A good photographer often shoots hundreds, even thousands, of pictures to get the one true shot that captures the moment. So what happens to all those other photos? The Closer decided to raid Chicago’s art department files in search of interesting photos left on the cutting-room floor. Here, with commentary from the people behind the decisions, are four shots, reprinted beside the pictures that ended up in the magazine instead.


>>
While taking pictures of an adorable signature stuffed monkey by Lilly Pulitzer ($30), photographer Leonard Gertz decided he needed a prop to spice things up. “I thought it would be funny if we turned the monkey into a tragically hip rock star,” says Gertz. “So I pulled out a bottle of Jack Daniel’s from my liquor cabinet.” Using Annie Leibovitz’s legendary photo of a drunken Keith Richards as inspiration, Gertz cradled the bottle in the monkey’s arm, and the monkey did the rest.
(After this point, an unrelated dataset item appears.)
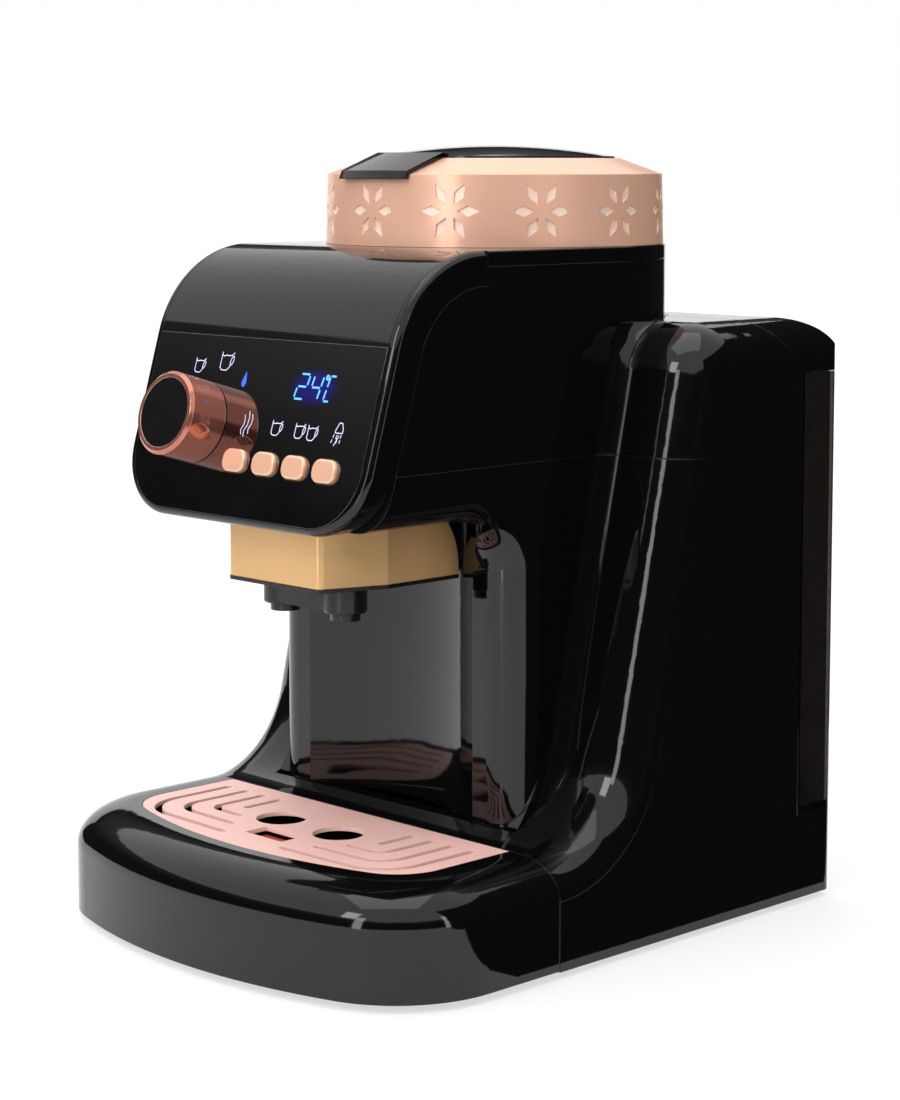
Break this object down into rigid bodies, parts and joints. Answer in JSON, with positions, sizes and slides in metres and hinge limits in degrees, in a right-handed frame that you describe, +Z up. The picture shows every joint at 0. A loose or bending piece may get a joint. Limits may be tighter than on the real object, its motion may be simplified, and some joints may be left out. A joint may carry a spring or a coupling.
{
  "type": "bean to cup coffee machine",
  "caption": "Countertop coffee machine with a bean hopper on a round tower, a leaning control panel with knob and buttons, twin spouts, a drip tray and a lift-out water tank at the back.",
  "frame": {"origin": "on the surface the machine stands on, under the middle of its body", "axes": "+Z up, -Y is the front with the panel and spouts, +X to the right of someone facing the front"},
  "size_m": [0.2346, 0.283, 0.3372],
  "materials": {
    "base_black": "fine moulded grain",
    "foot_rubber": "matt",
    "plain_steel": "zinc plated",
    "housing_gloss": "high gloss moulding",
    "frame_gloss": "high gloss moulding",
    "panel_gloss": "polished glossy sheet",
    "lid_gloss": "high gloss moulding",
    "grille_copper": "satin copper colour",
    "float_red": "satin",
    "tank_smoke": "clear smoked moulding",
    "valve_grey": "moulded",
    "ring_copper": "satin copper coating",
    "hopper_smoke": "clear smoked moulding",
    "inner_black": "moulded",
    "burr_steel": "ground",
    "gear_nylon": "moulded nylon",
    "motor_steel": "drawn steel can",
    "heater_alloy": "die cast",
    "seal_rubber": "silicone",
    "band_gold": "polished gold plating",
    "holder_black": "satin moulding",
    "basket_steel": "pressed stainless steel",
    "spout_black": "satin moulding",
    "board_green": "solder mask",
    "display_glass": "display window",
    "knob_copper": "satin copper coating",
    "knob_face": "polished",
    "button_copper": "satin copper coating",
    "hose_silicone": "translucent silicone",
    "inlet_black": "moulded"
  },
  "bodies": {
    "machine": {"base_plate": "base_black", "rubber_feet": "foot_rubber", "base_screws": "plain_steel", "fender_cover": "housing_gloss", "rear_housing": "housing_gloss", "panel_frame": "frame_gloss", "brow_cover": "panel_gloss", "control_panel": "panel_gloss", "column_shell": "housing_gloss", "head_shell": "housing_gloss", "top_cover": "housing_gloss", "hopper_ring": "ring_copper", "bean_hopper": "hopper_smoke", "grinder_housing": "inner_black", "upper_burr": "burr_steel", "grinder_motor": "motor_steel", "chassis": "plain_steel", "brew_head": "heater_alloy", "brew_gasket": "seal_rubber", "grounds_chute": "inner_black", "holder_guides": "plain_steel", "control_board": "board_green", "display_module": "display_glass", "encoder": "inner_black", "thermoblock": "heater_alloy", "solenoid_valve": "valve_grey", "water_pump": "motor_steel", "flow_meter": "valve_grey", "tank_seat": "seal_rubber", "hose_tank": "hose_silicone", "hose_pump": "hose_silicone", "hose_heater": "hose_silicone", "hose_brew": "hose_silicone", "main_board": "board_green", "power_inlet": "inlet_black"},
    "knob": {"knob_shaft": "plain_steel", "selector_knob": "knob_copper", "knob_disc": "knob_face"},
    "push_button_1": {"button_1": "button_copper"},
    "push_button_2": {"button_2": "button_copper"},
    "push_button_3": {"button_3": "button_copper"},
    "push_button_4": {"button_4": "button_copper"},
    "bean_lid": {"hopper_lid": "lid_gloss"},
    "burr_rotor": {"lower_burr": "burr_steel", "burr_gear": "gear_nylon"},
    "motor_rotor": {"motor_pinion": "burr_steel"},
    "tray": {"drip_tray": "housing_gloss"},
    "grille": {"drip_grille": "grille_copper"},
    "float": {"drip_float": "float_red"},
    "tank": {"water_tank": "tank_smoke"},
    "tank_cap": {"tank_lid": "lid_gloss"},
    "outlet_valve": {"tank_valve": "valve_grey"},
    "holder": {"brew_holder": "holder_black", "gold_band": "band_gold", "filter_basket": "basket_steel", "spouts": "spout_black"}
  },
  "joints": [
    {"name": "knob_turn", "type": "hinge", "parent": "machine", "child": "knob", "pos_m": [-0.0342, -0.10074, 0.22096], "axis": [0, -0.9588, 0.284], "range_deg": [-135, 135]},
    {"name": "button_1_press", "type": "slide", "parent": "machine", "child": "push_button_1", "axis": [0, 0.9588, -0.284], "range_m": [0, 0.0012], "stiffness_N_per_m": 400, "springref_m": -0.001},
    {"name": "button_2_press", "type": "slide", "parent": "machine", "child": "push_button_2", "axis": [0, 0.9588, -0.284], "range_m": [0, 0.0012], "stiffness_N_per_m": 400, "springref_m": -0.001},
    {"name": "button_3_press", "type": "slide", "parent": "machine", "child": "push_button_3", "axis": [0, 0.9588, -0.284], "range_m": [0, 0.0012], "stiffness_N_per_m": 400, "springref_m": -0.001},
    {"name": "button_4_press", "type": "slide", "parent": "machine", "child": "push_button_4", "axis": [0, 0.9588, -0.284], "range_m": [0, 0.0012], "stiffness_N_per_m": 400, "springref_m": -0.001},
    {"name": "bean_lid_lift", "type": "slide", "parent": "machine", "child": "bean_lid", "axis": [0, 0, 1], "range_m": [0, 0.06]},
    {"name": "burr_spin", "type": "hinge", "parent": "machine", "child": "burr_rotor", "pos_m": [0, 0.042, 0.235], "axis": [0, 0, 1], "continuous": true},
    {"name": "motor_spin", "type": "hinge", "parent": "machine", "child": "motor_rotor", "pos_m": [0.0336, 0.042, 0.235], "axis": [0, 0, 1], "continuous": true},
    {"name": "tray_slide", "type": "slide", "parent": "machine", "child": "tray", "axis": [0, -1, 0], "range_m": [0, 0.12]},
    {"name": "grille_lift", "type": "slide", "parent": "tray", "child": "grille", "axis": [0, 0, 1], "range_m": [0, 0.06]},
    {"name": "float_rise", "type": "slide", "parent": "tray", "child": "float", "axis": [0, 0, 1], "range_m": [0, 0.006]},
    {"name": "tank_lift", "type": "slide", "parent": "machine", "child": "tank", "axis": [0, 0, 1], "range_m": [0, 0.2]},
    {"name": "tank_cap_lift", "type": "slide", "parent": "tank", "child": "tank_cap", "axis": [0, 0, 1], "range_m": [0, 0.08]},
    {"name": "outlet_valve_lift", "type": "slide", "parent": "tank", "child": "outlet_valve", "axis": [0, 0, 1], "range_m": [0, 0.003], "stiffness_N_per_m": 50, "springref_m": -0.004},
    {"name": "holder_pull_down", "type": "slide", "parent": "machine", "child": "holder", "axis": [0, 0, -1], "range_m": [0, 0.03]}
  ],
  "couplings": [
    {"joint": "motor_spin", "follows": "burr_spin", "ratio": -3}
  ]
}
In this context, the photo that ran instead makes the monkey look almost despondent.


>>
Our art department scoured the photo wire for the perfect shot to accompany a Q & A with architect Renzo Piano about his upcoming wing at the Art Institute. They stumbled upon this vaguely ominous stock photo of Piano posing in front of his Centre Culturel Tjibaou in New Caledonia with a group of native dancers. “He’s laughing, but he looks terrified,” says art researcher Brittney Blair. “Why does the kid on the left have a knife?” The photo, which had nothing to do with the Art Institute, was nixed in favor of a straightforward shot by New York photographer Evan Kafka.


>>
Dorothy Davis dispenses advice along with towels as a bathroom attendant at Le Passage-which was what photographer Saverio Truglia hoped to capture. “I wanted to do a posed shot,” says Truglia. “And this woman in pink had such enormous cleavage, it was obvious what to do.” Truglia asked the woman to wash her hands; then he lay on the counter and snapped shots with Davis (aka “Big Mama”) in the background. “Her look says, ‘This girl might not be getting the most respect from men, dressed like this,'” says Truglia. The photo that beat it out is more PG-but Big Mama’s expression is virtually identical.


>>
In capturing the gritty world of Exit, a 12-year-old punk club on North Avenue, Chris Guillen snapped dozens of shots at the bar’s bondage night. “These three dominatrixes poured wax on this woman’s back and spanked her with everything you could possibly spank with-to the beat of the music,” says Guillen. “When she got done, she said, ‘Thank you,’ and went off to have a drink.” The editor who overruled the photograph reasoned thusly: “I don’t mind the spanking, but the handcuffs disturb me.” The sneering mohawked couple were deemed more acceptable: “They were actually pretty bubbly,” Guillen says.